[Scripts that build objects]
──────────
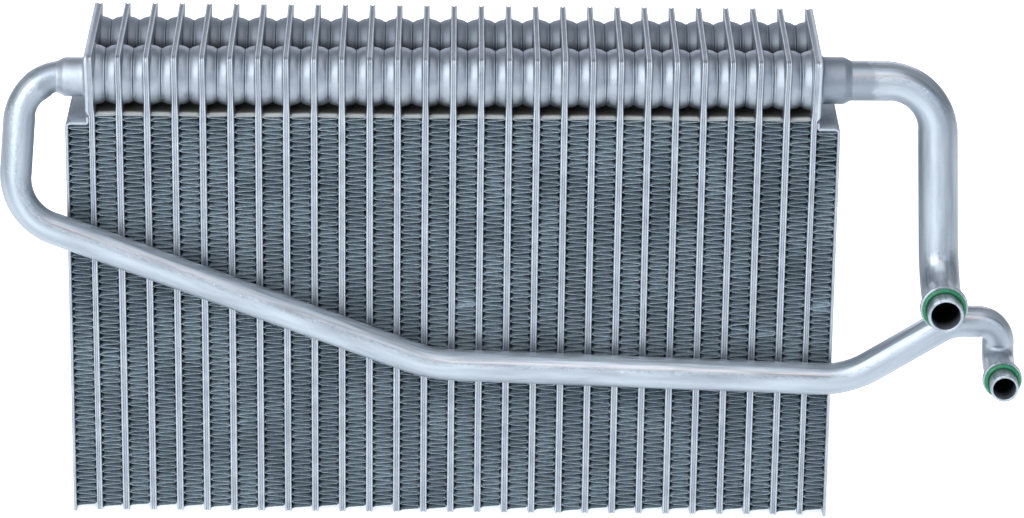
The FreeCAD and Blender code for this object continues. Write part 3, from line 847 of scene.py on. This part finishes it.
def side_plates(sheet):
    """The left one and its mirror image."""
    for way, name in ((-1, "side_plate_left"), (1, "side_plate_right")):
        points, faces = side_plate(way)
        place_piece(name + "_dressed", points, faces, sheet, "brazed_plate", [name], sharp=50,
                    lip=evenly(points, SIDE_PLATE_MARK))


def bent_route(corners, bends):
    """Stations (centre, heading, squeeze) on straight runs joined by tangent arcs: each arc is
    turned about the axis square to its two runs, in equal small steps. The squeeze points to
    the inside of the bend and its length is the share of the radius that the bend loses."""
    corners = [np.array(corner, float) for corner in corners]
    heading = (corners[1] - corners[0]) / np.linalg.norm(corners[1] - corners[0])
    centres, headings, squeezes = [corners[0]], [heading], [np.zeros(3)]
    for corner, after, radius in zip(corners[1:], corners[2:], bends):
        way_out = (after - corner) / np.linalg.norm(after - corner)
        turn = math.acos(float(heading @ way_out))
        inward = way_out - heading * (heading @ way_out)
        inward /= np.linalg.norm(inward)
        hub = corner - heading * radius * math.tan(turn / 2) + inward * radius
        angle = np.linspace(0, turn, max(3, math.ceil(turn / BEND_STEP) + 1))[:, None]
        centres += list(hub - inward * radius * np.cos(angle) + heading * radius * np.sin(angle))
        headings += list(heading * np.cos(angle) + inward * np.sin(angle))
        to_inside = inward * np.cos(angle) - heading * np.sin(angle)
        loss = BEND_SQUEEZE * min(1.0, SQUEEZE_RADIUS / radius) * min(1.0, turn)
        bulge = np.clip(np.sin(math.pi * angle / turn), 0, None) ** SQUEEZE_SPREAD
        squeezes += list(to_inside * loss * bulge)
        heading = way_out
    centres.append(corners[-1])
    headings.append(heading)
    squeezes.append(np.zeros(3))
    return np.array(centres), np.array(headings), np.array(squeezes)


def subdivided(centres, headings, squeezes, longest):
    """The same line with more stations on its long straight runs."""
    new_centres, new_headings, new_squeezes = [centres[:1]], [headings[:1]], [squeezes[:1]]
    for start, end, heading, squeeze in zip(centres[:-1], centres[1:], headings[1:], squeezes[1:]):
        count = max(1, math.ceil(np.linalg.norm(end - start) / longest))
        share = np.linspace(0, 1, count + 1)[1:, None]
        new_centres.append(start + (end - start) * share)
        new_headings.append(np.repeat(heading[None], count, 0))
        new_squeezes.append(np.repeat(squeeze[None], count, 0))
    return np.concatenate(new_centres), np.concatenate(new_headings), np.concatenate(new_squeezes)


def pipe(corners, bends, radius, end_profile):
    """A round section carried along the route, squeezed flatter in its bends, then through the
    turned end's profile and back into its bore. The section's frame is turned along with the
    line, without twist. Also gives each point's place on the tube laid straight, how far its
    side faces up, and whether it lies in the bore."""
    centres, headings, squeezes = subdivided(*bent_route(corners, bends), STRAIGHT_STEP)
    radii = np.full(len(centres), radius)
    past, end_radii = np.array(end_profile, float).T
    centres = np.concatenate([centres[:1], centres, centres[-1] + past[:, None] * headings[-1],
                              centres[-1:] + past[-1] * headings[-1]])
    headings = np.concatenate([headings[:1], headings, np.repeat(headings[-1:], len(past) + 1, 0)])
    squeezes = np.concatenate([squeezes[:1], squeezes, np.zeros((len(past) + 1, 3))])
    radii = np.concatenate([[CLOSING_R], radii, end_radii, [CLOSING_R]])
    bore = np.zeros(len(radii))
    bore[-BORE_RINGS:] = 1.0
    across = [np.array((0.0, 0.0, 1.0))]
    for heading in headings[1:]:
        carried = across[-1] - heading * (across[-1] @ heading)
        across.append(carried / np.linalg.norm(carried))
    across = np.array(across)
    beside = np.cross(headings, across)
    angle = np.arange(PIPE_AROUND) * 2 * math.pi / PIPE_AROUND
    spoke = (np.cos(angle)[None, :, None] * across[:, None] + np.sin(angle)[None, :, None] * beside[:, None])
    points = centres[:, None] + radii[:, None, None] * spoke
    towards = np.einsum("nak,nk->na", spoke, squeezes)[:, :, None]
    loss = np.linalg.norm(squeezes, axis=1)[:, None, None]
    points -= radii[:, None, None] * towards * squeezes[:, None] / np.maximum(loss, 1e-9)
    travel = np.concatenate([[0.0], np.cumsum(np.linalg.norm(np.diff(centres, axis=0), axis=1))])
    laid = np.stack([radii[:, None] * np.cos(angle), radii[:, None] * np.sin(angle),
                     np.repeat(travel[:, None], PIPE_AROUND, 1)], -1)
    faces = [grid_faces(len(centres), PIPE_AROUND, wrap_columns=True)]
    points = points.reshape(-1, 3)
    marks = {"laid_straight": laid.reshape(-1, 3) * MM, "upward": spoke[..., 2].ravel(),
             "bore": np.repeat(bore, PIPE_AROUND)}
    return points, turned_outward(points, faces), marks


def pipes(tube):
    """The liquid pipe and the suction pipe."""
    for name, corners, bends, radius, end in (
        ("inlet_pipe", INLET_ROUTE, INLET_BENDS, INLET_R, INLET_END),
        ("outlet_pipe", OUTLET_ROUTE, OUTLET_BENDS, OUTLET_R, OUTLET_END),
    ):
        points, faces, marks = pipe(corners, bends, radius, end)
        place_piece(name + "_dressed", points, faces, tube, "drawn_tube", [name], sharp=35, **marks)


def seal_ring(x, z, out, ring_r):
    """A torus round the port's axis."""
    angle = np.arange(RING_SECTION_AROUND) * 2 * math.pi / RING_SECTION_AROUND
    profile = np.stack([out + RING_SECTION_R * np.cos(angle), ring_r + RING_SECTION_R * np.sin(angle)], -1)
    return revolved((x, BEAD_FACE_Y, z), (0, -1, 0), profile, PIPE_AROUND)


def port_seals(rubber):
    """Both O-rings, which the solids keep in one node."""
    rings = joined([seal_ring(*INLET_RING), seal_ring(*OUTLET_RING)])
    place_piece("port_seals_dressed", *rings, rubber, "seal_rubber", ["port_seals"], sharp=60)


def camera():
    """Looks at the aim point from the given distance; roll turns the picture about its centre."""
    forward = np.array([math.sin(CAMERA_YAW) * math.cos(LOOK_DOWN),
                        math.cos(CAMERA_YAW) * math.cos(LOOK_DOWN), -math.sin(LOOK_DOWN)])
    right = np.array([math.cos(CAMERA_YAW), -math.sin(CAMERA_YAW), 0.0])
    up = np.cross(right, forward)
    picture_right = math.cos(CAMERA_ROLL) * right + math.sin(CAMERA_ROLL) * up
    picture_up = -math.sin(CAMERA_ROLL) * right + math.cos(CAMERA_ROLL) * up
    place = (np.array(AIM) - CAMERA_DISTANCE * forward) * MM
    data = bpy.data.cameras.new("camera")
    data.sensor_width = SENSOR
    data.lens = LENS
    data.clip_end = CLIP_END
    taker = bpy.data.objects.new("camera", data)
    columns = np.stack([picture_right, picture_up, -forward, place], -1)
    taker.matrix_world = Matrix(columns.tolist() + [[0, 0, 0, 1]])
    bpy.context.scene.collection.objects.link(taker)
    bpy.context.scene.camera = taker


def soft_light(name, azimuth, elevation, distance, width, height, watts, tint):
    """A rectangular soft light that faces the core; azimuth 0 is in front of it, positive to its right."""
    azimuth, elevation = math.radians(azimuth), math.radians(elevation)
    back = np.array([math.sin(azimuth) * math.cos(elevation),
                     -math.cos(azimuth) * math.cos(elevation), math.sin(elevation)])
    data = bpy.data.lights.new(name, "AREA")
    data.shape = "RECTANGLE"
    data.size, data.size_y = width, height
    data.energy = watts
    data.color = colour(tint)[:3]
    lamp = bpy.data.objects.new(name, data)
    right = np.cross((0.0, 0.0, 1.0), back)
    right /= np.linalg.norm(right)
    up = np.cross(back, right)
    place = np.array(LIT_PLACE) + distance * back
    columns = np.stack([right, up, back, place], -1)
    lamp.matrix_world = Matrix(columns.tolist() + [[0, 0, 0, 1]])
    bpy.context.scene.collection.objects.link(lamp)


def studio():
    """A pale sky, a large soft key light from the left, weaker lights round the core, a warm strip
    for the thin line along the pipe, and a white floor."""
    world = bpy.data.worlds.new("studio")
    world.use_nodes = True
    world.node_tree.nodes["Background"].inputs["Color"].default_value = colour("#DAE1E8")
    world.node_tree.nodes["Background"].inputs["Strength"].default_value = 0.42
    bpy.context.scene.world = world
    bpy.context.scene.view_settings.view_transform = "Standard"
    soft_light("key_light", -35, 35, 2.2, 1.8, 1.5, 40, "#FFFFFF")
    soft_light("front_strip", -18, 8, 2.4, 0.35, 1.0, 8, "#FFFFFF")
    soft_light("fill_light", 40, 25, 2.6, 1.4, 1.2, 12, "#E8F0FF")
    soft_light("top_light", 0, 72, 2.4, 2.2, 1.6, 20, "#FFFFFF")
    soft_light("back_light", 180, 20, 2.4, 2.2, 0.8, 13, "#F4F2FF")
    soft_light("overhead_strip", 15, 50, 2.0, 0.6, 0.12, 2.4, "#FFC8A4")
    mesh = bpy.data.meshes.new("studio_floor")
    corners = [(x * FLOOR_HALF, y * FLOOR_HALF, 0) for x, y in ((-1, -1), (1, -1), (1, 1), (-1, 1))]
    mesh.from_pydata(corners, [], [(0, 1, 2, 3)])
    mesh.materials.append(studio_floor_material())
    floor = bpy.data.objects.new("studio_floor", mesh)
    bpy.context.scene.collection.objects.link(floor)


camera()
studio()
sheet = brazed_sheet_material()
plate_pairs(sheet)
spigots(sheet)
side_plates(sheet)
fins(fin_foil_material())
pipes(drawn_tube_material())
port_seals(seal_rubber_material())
──────────
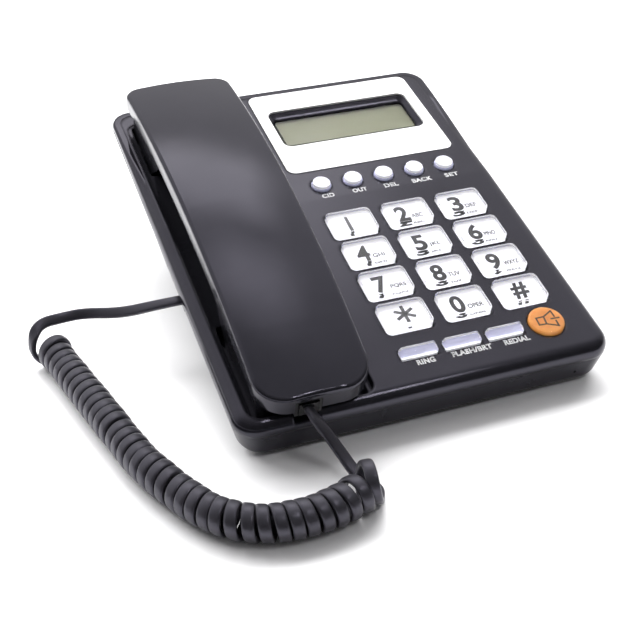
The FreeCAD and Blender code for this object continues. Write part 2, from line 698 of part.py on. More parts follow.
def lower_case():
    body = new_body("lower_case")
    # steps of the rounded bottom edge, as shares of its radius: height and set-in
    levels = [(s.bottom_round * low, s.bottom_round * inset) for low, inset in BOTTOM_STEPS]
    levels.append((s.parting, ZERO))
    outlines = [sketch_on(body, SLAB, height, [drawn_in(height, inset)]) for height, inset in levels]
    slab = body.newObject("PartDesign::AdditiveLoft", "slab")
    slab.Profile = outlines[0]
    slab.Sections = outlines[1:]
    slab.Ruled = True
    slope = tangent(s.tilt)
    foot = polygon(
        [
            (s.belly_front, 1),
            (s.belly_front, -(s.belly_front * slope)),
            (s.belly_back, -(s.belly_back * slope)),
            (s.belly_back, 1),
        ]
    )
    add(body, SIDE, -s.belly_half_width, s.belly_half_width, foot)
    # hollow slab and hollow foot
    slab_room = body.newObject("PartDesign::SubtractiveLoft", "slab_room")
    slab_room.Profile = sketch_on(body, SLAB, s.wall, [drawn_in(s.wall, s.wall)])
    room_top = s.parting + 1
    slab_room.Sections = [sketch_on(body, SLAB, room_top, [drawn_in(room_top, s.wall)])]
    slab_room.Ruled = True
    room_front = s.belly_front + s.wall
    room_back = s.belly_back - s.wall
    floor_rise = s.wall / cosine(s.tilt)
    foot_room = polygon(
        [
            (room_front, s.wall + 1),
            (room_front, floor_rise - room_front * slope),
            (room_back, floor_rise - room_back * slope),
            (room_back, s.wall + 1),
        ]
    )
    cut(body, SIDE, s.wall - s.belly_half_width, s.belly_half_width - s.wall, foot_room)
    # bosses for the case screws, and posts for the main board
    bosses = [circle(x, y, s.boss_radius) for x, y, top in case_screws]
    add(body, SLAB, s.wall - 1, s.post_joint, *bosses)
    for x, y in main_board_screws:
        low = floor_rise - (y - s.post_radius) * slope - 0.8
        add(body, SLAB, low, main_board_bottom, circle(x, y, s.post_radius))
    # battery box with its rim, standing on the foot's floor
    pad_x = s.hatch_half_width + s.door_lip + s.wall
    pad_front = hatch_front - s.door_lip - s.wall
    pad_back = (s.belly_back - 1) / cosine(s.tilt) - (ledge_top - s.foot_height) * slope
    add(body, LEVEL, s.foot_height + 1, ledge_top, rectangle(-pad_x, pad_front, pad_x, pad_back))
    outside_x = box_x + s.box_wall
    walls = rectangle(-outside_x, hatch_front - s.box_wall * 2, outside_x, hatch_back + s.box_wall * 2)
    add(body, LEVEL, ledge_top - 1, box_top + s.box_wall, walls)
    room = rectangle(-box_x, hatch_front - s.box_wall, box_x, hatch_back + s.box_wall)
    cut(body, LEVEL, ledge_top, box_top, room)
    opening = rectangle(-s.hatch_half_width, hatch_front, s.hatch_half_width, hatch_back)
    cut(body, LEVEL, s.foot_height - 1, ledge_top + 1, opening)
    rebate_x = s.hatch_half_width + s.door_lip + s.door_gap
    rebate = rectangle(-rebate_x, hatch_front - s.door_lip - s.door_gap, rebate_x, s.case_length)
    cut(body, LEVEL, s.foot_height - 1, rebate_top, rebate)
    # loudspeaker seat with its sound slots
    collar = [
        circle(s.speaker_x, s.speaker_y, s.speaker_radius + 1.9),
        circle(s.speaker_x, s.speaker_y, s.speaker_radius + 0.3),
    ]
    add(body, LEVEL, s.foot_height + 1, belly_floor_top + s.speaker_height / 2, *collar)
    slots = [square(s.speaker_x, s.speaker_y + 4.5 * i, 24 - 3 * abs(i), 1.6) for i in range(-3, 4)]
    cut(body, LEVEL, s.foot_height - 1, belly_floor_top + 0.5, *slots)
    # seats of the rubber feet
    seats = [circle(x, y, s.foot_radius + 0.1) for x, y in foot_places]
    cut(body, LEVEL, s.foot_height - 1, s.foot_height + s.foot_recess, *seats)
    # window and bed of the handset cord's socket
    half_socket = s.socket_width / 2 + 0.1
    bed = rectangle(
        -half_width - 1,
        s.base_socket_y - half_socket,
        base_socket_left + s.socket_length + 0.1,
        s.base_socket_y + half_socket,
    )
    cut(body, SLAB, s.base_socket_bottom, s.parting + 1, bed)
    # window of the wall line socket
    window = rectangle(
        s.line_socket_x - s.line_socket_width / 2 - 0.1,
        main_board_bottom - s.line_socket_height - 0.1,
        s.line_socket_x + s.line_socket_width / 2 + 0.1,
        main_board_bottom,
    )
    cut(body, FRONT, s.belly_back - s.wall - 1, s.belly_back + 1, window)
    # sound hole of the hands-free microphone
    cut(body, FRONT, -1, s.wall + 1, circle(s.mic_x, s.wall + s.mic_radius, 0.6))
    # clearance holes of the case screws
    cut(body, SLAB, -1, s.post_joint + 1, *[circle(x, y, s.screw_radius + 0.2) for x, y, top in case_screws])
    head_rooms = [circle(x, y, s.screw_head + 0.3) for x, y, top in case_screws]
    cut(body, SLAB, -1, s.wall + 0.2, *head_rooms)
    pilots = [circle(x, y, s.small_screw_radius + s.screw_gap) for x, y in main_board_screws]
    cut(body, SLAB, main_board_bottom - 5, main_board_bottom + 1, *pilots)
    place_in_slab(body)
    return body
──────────
■ **SHORT EXERCISE**: Copy exactly the lines from the line with "part finishes it." up to and including the line with "lip=evenly(points, SIDE_PLATE_MARK))", and no other lines.

■ **FINISHED ANSWER**:
The FreeCAD and Blender code for this object continues. Write part 3, from line 847 of scene.py on. This part finishes it.
def side_plates(sheet):
    """The left one and its mirror image."""
    for way, name in ((-1, "side_plate_left"), (1, "side_plate_right")):
        points, faces = side_plate(way)
        place_piece(name + "_dressed", points, faces, sheet, "brazed_plate", [name], sharp=50,
                    lip=evenly(points, SIDE_PLATE_MARK))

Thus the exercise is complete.